I’ve previously written about the need to re-humanise job seeking (and provided a 10 point manifesto for achieving that goal using tech.) There’s huge potential, but achieving it takes more than a lazy quiz launch.

Job applicants in today’s market have already tended to experience huge frustration, based largely around “not receiving feedback”,”not knowing exactly what qualifications or experience are required” and “not knowing who else is applying.”

Now, rising unemployment will exacerbate an already rough system, making the odds longer and deepening job seekers’ frustrations. It’s a long way from the idyll that TV adverts like ones currently being screened by Indeed make things seem.

Possession of information is vastly one-sided. Employers have all the answers, but little incentive to communicate with anyone beyond the tiny % of applicants they choose to interview. The majority experience a wall of silence; a void into which they pitch their CV blindly.

Personal feedback and guidance will never be available for everyone – but actually a well-designed tech system – ‘Careers Quiz V2.0’, perhaps – could provide genuinely useful advice at scale. It could help people escape futile pursuits and get themselves on career paths that lead to success.

Solving the coming jobs crisis will evidently require far, far more than just a quiz (job creation, funding for training and job seeker support, to name but a few of the major needs!), but there’s value to be found in making a better one nonetheless.

My Careers Quiz V2.0

Here’s how I’d approach the next iteration:

  • Take account of existing education and skills

    It beggars belief that Quiz V1.0 didn’t even reference this painfully obvious starting point – focusing instead entirely on personality. Personality tests can be a useful way to consider suitable job roles, but it’s frankly insulting, and bizarre, to ignore the value of academic credentials and hard-earned experience.

    Baristas with philosophy degrees don’t need to be told that they’d be ‘psychologically suited to a career in dentistry’. What might help, though, is a nudge that their caring and curious credentials could serve them well in a career like counselling.

    A useful tool would need, therefore, the ability to account for all of a candidates’ credentials (basically their CV), even if the algorithm is built to apply them in creative new ways.
  • Highlight current and expected “high-demand” job sectors

    Countless industries are experiencing dire skills shortages, but how are job seekers supposed to know which ones? High demand is a hugely attractive prospect for those seeking work; it means a better chance of success and (probably) a higher salary.

    Yet career services are often pitifully unhelpful in this area, offering no clear identification of the lines of work that will be most receptive to new applicants (something I’ve also written about before.) Job seekers are eventually shunted into viable jobs via market forces, but this can take years and even decades of painful adjustment.

    A data-rich resource that provided clear guidance on which industries need skills most would help individuals reorient their attention proactively.
  • Show what credentials recruits actually need (as set by market conditions)

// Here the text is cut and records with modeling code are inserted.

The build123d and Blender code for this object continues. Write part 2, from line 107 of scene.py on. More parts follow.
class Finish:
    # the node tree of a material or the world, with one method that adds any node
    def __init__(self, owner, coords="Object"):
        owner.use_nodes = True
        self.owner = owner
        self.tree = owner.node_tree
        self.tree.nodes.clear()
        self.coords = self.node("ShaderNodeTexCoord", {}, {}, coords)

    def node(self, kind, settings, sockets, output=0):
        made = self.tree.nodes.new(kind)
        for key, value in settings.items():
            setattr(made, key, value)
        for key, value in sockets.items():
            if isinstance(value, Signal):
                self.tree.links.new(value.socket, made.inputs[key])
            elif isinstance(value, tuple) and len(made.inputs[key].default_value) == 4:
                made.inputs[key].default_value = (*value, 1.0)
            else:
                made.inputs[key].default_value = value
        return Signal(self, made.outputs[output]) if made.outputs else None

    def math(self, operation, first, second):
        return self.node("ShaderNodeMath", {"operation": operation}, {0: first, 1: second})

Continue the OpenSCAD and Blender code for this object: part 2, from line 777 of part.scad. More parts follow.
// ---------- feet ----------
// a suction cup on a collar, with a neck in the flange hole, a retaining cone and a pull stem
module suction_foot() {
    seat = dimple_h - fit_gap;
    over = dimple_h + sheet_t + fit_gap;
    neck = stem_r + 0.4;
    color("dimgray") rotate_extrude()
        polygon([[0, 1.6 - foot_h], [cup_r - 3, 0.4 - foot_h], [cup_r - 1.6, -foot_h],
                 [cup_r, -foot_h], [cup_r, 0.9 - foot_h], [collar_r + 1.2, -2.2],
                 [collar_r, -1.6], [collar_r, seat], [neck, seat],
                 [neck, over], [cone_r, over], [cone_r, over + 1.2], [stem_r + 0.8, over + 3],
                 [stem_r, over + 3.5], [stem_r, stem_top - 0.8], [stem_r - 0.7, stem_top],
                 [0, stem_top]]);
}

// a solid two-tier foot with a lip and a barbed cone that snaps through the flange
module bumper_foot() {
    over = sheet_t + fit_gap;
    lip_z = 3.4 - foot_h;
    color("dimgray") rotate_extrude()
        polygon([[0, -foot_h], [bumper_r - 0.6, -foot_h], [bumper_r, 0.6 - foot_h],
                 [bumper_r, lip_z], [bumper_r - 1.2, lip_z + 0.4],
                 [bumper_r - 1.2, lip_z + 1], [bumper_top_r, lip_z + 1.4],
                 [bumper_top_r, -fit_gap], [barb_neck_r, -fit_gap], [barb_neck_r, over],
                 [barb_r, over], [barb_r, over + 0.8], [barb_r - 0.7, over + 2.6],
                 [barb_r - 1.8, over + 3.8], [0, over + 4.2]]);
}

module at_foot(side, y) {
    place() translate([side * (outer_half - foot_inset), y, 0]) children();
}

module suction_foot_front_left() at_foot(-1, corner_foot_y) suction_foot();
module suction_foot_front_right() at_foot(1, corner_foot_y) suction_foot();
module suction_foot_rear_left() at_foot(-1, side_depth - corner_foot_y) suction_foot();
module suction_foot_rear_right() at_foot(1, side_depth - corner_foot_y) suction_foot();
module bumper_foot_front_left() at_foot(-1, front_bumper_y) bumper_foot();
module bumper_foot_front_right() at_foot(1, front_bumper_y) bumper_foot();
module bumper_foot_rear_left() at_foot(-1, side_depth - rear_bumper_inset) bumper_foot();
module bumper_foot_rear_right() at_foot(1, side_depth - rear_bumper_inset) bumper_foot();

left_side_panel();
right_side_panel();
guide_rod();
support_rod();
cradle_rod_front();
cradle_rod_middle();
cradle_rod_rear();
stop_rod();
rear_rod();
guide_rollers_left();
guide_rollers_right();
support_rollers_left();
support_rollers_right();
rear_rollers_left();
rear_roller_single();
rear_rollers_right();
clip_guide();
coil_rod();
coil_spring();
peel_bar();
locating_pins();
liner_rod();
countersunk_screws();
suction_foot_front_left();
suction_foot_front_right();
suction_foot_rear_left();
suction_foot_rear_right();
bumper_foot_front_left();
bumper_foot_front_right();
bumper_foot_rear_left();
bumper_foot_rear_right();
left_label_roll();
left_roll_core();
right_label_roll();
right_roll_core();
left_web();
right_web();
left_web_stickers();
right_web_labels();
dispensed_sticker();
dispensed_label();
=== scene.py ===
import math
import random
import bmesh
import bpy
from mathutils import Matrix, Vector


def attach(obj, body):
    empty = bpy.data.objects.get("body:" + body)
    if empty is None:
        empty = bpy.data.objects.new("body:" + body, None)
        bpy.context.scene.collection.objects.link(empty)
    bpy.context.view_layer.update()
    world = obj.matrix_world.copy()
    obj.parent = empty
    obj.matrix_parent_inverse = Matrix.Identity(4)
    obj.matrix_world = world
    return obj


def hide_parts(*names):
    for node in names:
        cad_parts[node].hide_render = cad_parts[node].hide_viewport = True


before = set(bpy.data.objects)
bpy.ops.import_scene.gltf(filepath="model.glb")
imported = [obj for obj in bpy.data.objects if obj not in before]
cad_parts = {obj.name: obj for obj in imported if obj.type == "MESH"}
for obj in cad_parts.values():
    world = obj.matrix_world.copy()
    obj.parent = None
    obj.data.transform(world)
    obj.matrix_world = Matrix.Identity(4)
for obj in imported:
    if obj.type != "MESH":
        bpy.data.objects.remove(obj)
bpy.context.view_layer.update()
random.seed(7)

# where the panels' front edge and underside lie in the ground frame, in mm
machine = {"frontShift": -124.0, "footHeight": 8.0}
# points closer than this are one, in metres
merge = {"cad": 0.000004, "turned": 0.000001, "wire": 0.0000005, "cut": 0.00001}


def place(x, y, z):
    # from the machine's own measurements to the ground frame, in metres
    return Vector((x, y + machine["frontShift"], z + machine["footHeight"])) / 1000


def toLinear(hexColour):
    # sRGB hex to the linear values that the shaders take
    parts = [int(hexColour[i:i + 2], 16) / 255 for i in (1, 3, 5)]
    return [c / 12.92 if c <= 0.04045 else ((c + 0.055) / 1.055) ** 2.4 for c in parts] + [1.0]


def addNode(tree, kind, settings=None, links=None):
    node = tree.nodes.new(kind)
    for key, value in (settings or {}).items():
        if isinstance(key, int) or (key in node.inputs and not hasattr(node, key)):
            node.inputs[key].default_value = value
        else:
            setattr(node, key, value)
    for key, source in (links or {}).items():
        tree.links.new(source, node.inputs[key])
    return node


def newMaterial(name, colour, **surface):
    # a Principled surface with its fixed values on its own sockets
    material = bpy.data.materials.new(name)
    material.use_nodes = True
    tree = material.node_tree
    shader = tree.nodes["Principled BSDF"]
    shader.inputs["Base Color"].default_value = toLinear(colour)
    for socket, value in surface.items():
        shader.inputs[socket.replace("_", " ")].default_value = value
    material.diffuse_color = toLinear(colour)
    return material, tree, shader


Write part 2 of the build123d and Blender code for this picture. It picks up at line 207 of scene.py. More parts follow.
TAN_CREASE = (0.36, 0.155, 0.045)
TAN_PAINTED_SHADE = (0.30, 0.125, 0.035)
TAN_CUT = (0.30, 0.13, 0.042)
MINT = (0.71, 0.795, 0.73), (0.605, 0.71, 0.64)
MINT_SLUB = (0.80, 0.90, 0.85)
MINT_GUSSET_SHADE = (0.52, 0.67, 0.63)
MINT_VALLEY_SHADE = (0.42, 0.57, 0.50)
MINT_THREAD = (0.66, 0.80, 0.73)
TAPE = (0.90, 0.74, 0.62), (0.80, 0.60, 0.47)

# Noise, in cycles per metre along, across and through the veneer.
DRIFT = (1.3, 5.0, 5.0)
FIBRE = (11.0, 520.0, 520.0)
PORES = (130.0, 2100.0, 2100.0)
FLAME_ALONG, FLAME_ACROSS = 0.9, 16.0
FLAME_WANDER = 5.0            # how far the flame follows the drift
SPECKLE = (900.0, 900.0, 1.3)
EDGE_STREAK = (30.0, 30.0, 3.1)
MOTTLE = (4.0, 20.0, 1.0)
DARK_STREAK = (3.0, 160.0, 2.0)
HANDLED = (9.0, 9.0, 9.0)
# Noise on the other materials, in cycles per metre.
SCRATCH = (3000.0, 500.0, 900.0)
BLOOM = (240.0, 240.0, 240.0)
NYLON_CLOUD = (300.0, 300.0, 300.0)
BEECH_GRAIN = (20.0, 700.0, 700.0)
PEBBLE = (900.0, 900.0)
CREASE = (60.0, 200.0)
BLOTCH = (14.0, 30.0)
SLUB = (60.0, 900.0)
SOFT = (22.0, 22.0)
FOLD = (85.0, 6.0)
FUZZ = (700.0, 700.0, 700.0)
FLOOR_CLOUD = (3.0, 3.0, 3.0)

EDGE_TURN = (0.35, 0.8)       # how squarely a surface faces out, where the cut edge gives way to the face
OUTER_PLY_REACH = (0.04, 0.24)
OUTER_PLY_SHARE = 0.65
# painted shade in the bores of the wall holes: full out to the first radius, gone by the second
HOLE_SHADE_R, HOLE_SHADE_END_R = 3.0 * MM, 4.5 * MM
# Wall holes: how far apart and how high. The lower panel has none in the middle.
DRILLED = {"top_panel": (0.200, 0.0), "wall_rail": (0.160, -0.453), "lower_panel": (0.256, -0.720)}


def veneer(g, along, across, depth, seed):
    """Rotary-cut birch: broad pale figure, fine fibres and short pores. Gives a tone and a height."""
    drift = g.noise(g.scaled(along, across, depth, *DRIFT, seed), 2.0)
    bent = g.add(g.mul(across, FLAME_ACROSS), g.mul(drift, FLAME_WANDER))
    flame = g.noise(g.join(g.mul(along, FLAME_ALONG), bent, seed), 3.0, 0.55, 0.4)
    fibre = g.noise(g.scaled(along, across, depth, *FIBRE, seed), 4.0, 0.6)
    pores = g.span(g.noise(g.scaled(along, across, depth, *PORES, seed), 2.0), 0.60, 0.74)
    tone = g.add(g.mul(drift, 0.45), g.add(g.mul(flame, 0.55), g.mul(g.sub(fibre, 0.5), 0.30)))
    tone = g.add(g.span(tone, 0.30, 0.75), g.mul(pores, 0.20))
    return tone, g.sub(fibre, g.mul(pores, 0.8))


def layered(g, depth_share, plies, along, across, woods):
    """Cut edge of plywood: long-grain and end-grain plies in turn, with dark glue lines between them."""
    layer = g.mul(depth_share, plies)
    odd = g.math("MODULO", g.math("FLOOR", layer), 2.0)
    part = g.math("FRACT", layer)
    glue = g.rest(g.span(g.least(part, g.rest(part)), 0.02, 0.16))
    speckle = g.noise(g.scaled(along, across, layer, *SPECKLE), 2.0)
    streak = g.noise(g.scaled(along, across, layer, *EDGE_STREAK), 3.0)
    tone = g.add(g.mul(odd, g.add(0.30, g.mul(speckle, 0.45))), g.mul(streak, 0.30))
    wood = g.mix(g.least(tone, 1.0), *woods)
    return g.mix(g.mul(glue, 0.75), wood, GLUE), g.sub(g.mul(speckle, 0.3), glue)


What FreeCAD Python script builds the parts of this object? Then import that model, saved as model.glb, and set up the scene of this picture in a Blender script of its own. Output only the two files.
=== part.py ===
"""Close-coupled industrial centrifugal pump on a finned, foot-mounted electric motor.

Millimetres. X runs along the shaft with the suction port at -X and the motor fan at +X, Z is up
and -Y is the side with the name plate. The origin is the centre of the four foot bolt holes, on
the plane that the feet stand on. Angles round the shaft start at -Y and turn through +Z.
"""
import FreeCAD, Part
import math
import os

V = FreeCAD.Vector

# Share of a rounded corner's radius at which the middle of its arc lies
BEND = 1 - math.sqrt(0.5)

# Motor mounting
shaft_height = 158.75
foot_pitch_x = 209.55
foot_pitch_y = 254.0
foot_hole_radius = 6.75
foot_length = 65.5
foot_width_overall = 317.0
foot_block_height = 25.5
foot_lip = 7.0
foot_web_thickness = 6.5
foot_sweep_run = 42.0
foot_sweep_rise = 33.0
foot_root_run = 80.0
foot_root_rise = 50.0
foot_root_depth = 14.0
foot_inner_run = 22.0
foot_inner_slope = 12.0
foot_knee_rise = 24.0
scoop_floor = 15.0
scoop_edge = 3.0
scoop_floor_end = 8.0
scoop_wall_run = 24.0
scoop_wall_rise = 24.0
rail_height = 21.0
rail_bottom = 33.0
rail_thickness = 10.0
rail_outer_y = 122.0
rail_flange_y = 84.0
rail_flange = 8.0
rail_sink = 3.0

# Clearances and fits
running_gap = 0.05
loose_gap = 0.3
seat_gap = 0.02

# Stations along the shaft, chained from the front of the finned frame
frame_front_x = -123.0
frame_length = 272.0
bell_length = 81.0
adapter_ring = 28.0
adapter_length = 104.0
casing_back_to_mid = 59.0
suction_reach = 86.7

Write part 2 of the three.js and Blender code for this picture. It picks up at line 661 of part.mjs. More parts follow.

    Without direct feedback, the vast majority of applicants to jobs of all kinds have no idea why they weren’t successful. This lack of knowledge can be personally traumatic, but also provides no opportunity to learn anything meaningful about any ‘skills gaps’ they’d need to fill.

    Visibility of what the real-world, market-led entry criteria is would go some way to addressing this point.

    Beyond knowing becoming a TV producers ‘requires a degree’, for example, it would help to know that in reality, market supply has pushed the requirements to ‘1-2 years direct experience, at least 1 foreign language and a 2.1+ from a leading university.’

    Of course, care would need to be taken to avoid excluding those with potential – but couldn’t an up-front reality check in some way help countless applicants avoid huge amounts of wasted time and effort perusing fruitless paths? Efforts that could be well spent elsewhere, perhaps.
  • Be up front about the odds of career success

    It’s bordering on criminal how many young people are ushered into expensive training programmes that lead to infinitesimally small chances of success. It is only fair that those embarking on a career path should know the odds.

    Hear-say provides us with a rough guide. It’s common knowledge that the chances of becoming an astronaut are 10,000’s to 1; but it’d be handy to know more specifics, something a smart tech platform with the right data inputs could plausibly provide.

    It’d be handy, for example, to know that a path into engineering (difficult though it may be to follow) has a near 100% hit rate for those who qualify.  
  • Be more useful!

    The criteria above, it has to be said, would be far from easy to achieve – though also not at all impossible, and arguably well worth the effort.

    Simplest of all, though; the quiz V2.0 could simply be more useful. That is, its authors could provide far more onward pathways for users to explore the realities of presented career paths. Every industry has an ecosystem of training and recruitment pathways, and this tool could easily do a better job of signposting toward them.

When all the above doesn’t happen (because let’s face it, we’d be foolish to expect otherwise), I feel for all those whose job seeking experience will amount to hours, days and months spend uploading CVs to Indeed and hearing nothing back.

There is a better way, and at some point soon we really need to find it.